Substância e Forma
Substância e Forma
Entre a substância e a forma há um impulso. A qualidade do impulso molda a forma. Em volta da forma há um campo de força. Se você nasce em Soweto, é compelido pelo impulso do local. Se nasce em Kyoto, um impulso diferente ocorre. Entre o nascimento e a idade adulta pululam diferentes crescimentos, basicamente divididos por duas etapas, por conseguinte duas nomenclaturas: infância e juventude.
“Tudo que você podia ser, na estrada”. Milton Nascimento
As chances dos nascidos em Soweto equivalem a um grilhão de igual urdidura dos agrilhoados dos morros cariocas e das comunidades paulistanas.
Esse não é um artigo para falar dos números não revelados da ceifa monumental de vidas em desenvolvimento. Esses números são mexidos com a mão. Os percentuais em conflito no caldeirão das mentiras apontam para a semente que não achou solo fértil e que vingará como uma aberração.
“Metade das pessoas hoje são soldados. A outra metade, amanhã” – pensamento popular referente as milícias revolucionarias na África. Estima-se ainda, por baixo, o contingente de 200 mil crianças empunhando rifles e atirando para matar.
Houve períodos, nos grandes centros urbanos, em que milícias de adultos se encarregavam dos rebeldes infantis, arranjando-lhes uma vala comum.
“Mate todos os meus demônios, e meus anjos correm o risco de morrer também” – Tennessee Williams. Poetas...lidam com a substância, lidam com a forma. No mundo deles ambas são uma, que se multiplicam por divertimento e apenas gravitam. De que mundo eles vieram?
E que espécie de impulso, ou antes, que sinal nos mostram os espécimes de outras partes, os pré adolescentes do Jihad, da Colômbia, da Califórnia e da Alemanha? Pelo visto, Sowetos e similares não são a tônica. A compreensão tem de sair da forma pré moldada de compreender e atingir o patamar do raciocínio. Levará tempo e demandará sacrifício.

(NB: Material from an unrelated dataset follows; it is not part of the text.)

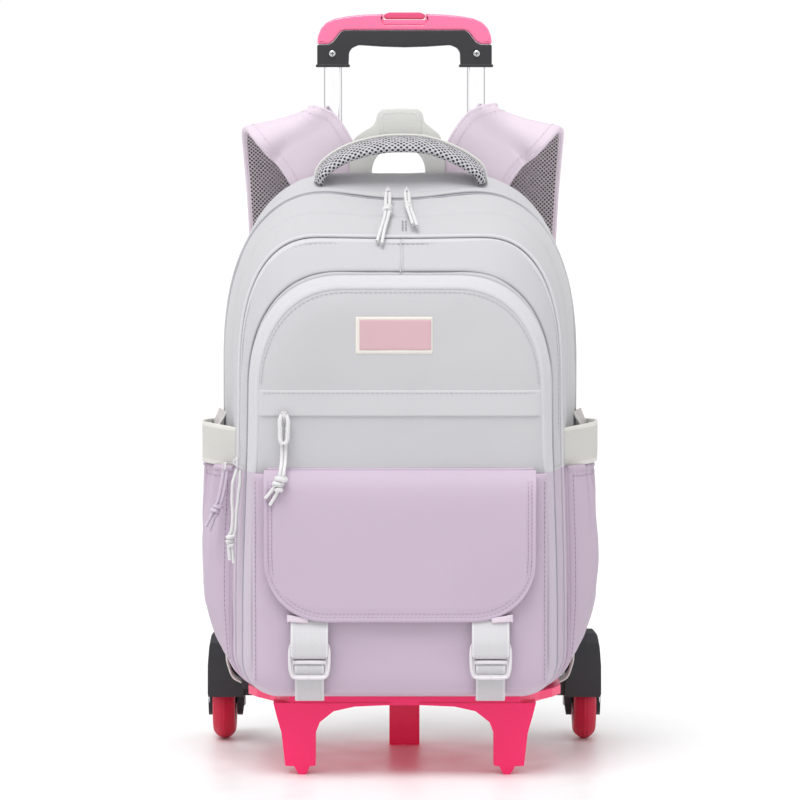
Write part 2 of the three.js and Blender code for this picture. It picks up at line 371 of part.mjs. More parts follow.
// ---------------------------------------------------------------- wheels with their black forks and mudguards
for (const [name, side] of [['left', -1], ['right', 1]]) {
  const { y, z, r, w } = WHEEL, cx = side * WHEEL.x;
  const guard = [[88.8, 43], [87.2, 58], [87, 78], [89, 92], [93.5, 100.5], [99.5, 104], [105.5, 101.5], [110.5, 93], [116.5, 84], ...arc(y, z, 42, 96, 24, 8), [169, 43], [147, 43], [144.4, 33], ...arc(y, z, 14, -10, -170, 8), [115.6, 33], [113, 43]];
  const x0 = side < 0 ? -178.2 : 145, x1 = side < 0 ? -145 : 178.2;
  const slot = side < 0 ? [-175.2, -152.2] : [152.2, 175.2];
  // seen from the front the guard leans in towards its top and the inner leg tapers
  const front = [[147.6, 20], [178.2, 20], [178.2, 33], [176.4, 36], [176.4, 41], [177.6, 46], [177.4, 72], [176.2, 88], [174.4, 98], [169, 105], [152, 105], [145, 98], [145, 40]];
  const seen = side > 0 ? front : front.map(([a, b]) => [-a, b]).reverse();
  let f = solid(plateYZ(guard, x0, x1)).intersect(solid(plateXZ(seen, 80, 190)));
  const disc = rod(38.6, slot[1] - slot[0], 40).rotateZ(Math.PI / 2).translate((slot[0] + slot[1]) / 2, y, z);
  f = f.subtract(solid(disc)).subtract(solid(box(slot[0], slot[1], 60, 200, -10, 36)));
  f = f.subtract(solid(box(slot[0], slot[1], 91.6, 200, 20, 60)));
  f = f.add(solid(rod(3, 27).rotateZ(Math.PI / 2).translate(cx, y, z)));
  const boss = side < 0 ? box(-146, -118, 93, 111.6, 44, TRAY.z0 - GAP) : box(118, 146, 93, 111.6, 44, TRAY.z0 - GAP);
  f = f.add(solid(boss));
  put(trolley, `wheel_fork_${name}`, geo(f), M.black);
  const h = w / 2, tread = [[24, -h + 0.5], [26.6, -h], [29.6, -h + 1.2], [32.3, -h + 3.6], [34.2, -h + 6.6], [35, -1.6], [35, 1.6], [34.2, h - 6.6], [32.3, h - 3.6], [29.6, h - 1.2], [26.6, h], [24, h - 0.5], [24, -h + 0.5]];
  const lathe = (p) => new THREE.LatheGeometry(p.map(([a, b]) => new THREE.Vector2(a, b)), 28).rotateZ(Math.PI / 2);
  put(trolley, `tyre_${name}`, lathe(tread).translate(cx, y, z), M.red);
  const hub = [[3.3, -h], [8, -h], [8, -h + 3], [20, -h + 3], [20, -h + 0.6], [23.7, -h + 0.6], [23.7, h - 0.6], [20, h - 0.6], [20, h - 3], [8, h - 3], [8, h], [3.3, h], [3.3, -h]];
  put(trolley, `wheel_hub_${name}`, lathe(hub).translate(cx, y, z), M.black);
}

// ---------------------------------------------------------------- telescopic tubes
for (const [name, side] of [['left', -1], ['right', 1]]) {
  const at = (g) => g.translate(side * TUBE_X, TUBE_Y, 0);
  put(trolley, `outer_tube_${name}`, at(pipe(9.9, 11, 65.2, 494)), M.alu);
  put(trolley, `mid_tube_${name}`, at(pipe(8.35, 9.5, 82, 497.5)), M.alu);
  put(trolley, `handle_rod_${name}`, at(pipe(6.8, 8, 190, 610.1)), M.alu);
}
{
  let b = solid(plateXZ([[-82, 473], [-80, 470.5], [80, 470.5], [82, 473], [82, 488], [80, 490.5], [-80, 490.5], [-82, 488]], 84.6, 111));
  for (const side of [-1, 1]) b = b.subtract(solid(rod(11.3, 60).rotateX(Math.PI / 2).translate(side * TUBE_X, TUBE_Y, 480)));
  put(trolley, 'top_bracket', geo(b), M.black);
}

// ---------------------------------------------------------------- pull handle
{
  const core = [[-78, 611.2], [-76.5, 610.4], [-51.5, 610.4], [-50, 611.2], [-49.6, 623], [-47, 627], [-41, 629.6], [-20, 628.2], [0, 627.6], [20, 628.2], [41, 629.6], [47, 627], [49.6, 623], [50, 611.2], [51.5, 610.4], [76.5, 610.4], [78, 611.2],
    [78, 629.8], [68, 629.8], [63.6, 632], [57, 640.6], [53.6, 642.4], [-53.6, 642.4], [-57, 640.6], [-63.6, 632], [-68, 629.8], [-78, 629.8]];
  put(trolley, 'grip_core', geo(solid(plateXZ(core, 86, 108, 1))), M.black);
  const top = [[-78, 630.3], [-68.2, 630.3], [-63.9, 632.6], [-57.4, 641.1], [-53.8, 642.8], [53.8, 642.8], [57.4, 641.1], [63.9, 632.6], [68.2, 630.3], [78, 630.3], [77.4, 637], [74.5, 644.4], [69.5, 649.6], [62, 653], [50, 655.2], [35.6, 656.6], [19.5, 657.2], [0, 657.4], [-19.5, 657.2], [-35.6, 656.6], [-50, 655.2], [-62, 653], [-69.5, 649.6], [-74.5, 644.4], [-77.4, 637]];
  const t = solid(plateXZ(top, 85.2, 108.8, 3)).subtract(solid(box(-19, 19, 89, 105, 648.2, 670)));
  put(trolley, 'grip_top', geo(t), M.pinkGrip);
  put(trolley, 'grip_button', plateXZ([[-18.4, 654], [-16.6, 652.8], [16.6, 652.8], [18.4, 654], [18.4, 656.6], [14, 658.6], [-14, 658.6], [-18.4, 656.6]], 89.5, 104.5, 0.6), M.pinkGrip);
  for (const [name, side] of [['left', -1], ['right', 1]]) put(trolley, `screw_${name}`, rod(2.8, 1.4, 12).translate(side * 64.4, 84.9, 621.8), M.steel);
}

export default root;
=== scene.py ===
import bpy
import math
import numpy as np
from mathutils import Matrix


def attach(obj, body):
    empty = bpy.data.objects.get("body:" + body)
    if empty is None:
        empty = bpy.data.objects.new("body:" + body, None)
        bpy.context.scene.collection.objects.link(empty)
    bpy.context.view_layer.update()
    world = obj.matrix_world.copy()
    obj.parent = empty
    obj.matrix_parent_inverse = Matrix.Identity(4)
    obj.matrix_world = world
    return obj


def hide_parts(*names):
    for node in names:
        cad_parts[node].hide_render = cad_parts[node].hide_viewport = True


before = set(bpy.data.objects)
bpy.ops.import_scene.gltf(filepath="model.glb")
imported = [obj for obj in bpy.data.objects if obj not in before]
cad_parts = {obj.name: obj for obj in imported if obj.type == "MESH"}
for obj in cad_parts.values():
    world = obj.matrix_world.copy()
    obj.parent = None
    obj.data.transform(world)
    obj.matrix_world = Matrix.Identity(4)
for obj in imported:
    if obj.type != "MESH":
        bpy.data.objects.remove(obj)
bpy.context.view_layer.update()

# Lengths below are millimetres in the part's own layout; make() turns them into the frame's metres.
BAG_X, CENTRE_Y = -4.0, -21.6
TAU = 2 * math.pi
A = lambda v: np.asarray(v, float)


# ---------------------------------------------------------------- camera
cam = bpy.data.cameras.new("camera")
cam.lens, cam.sensor_width, cam.sensor_fit = 182.885, 36.0, "HORIZONTAL"
cam.clip_start, cam.clip_end = 0.1, 100
cam_ob = bpy.data.objects.new("camera", cam)
bpy.context.scene.collection.objects.link(cam_ob)
cam_ob.location = (-0.004, -3.5751, 0.5594)
cam_ob.rotation_euler = (math.radians(90 - 3.889), 0, 0)
bpy.context.scene.camera = cam_ob


# ---------------------------------------------------------------- materials
def lin(h):
    c = [int(h[i:i + 2], 16) / 255 for i in (1, 3, 5)]
    return tuple(((x + 0.055) / 1.055) ** 2.4 if x > 0.04045 else x / 12.92 for x in c) + (1.0,)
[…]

Os soldados do tráfico no Rio e em Sampa não conseguem articular meia sentença, embora não lhes falte munição para participar de um jogo cujos limites desconhece derrotas. Mas é de se perguntar: que espécie de vitória é essa? Já virou 4 dígitos a idade do seguinte ditado: a vitória tem muitas mães, mas a derrota é órfã.
Pensaremos nisso amanhã.
Os soldados do tráfico dessas regiões tiveram a consciência estuprada na metade de seus desenvolvimentos, se assim pode-se expressar.
Saddam Hussein desenvolveu um programa de educação infantil com ilustrações singulares nas cartilhas: uma granada é igual a tantos infiéis mortos. Esse tipo de alfabetização está longe ser uma novidade e acontece do nascer ao por do sol, em mais regiões do que se pensa.
A forma recém saída da substância recebe tantos golpes e com tal qualidade, que até o dono do inferno gostaria de mudar de nome e sair de lá. Não pode. Seria necessário mudar o mundo. Nada senão o todo teria a força necessária para quebrar esse circuito angustiante.
O mundo prefere que as crianças inexoravelmente(?) desvirtuadas sejam órfãs, mas não é bem assim. Prefere, para aliviar a consciência. O mundo adoraria que dissessem: essas crianças não foram amamentadas. Ou, tiveram mães que certa feita teriam lhes dito: filho, a melhor coisa que você fez foi ter saído do meu útero.
O mundo adoraria que isso fosse verdade. Haveria um motivo ao alcance da mão para explicar o indizível circo global de vidas ceifadas.
Resta perguntar quem “é” o mundo e se fazemos parte dele.
Resta saber até quando conseguiremos desconversar. Ou talvez fosse mais simples que todos escrevêssemos a respeito.
Poderíamos discorrer sobre Álvares de Azevedo , que morreu com 21 anos.
Poderíamos encolher os ombros e dizer, ora, que tolice, aqueles que ceifam infâncias e juventudes, no final de contas, quando não estão pregando uma ideologia estão apenas oferecendo serviços. O mundo quer o que eles tem e quer que seja acessível. Financeiramente dizendo.
Sexo. Entorpecentes. Armas. Órgãos. Metais. Pedras. Produtos oriundos de trabalho escravo. Etc.
Conclui-se então que a diversificação e expansão de serviços e ideologias implica na submersão de consciências.
“Apanhei um monte de poeira e como um tolo pedi tantos aniversários quantos grãos ali havia. Esqueci de pedir que fossem em anos de juventude”. Franz Kafka.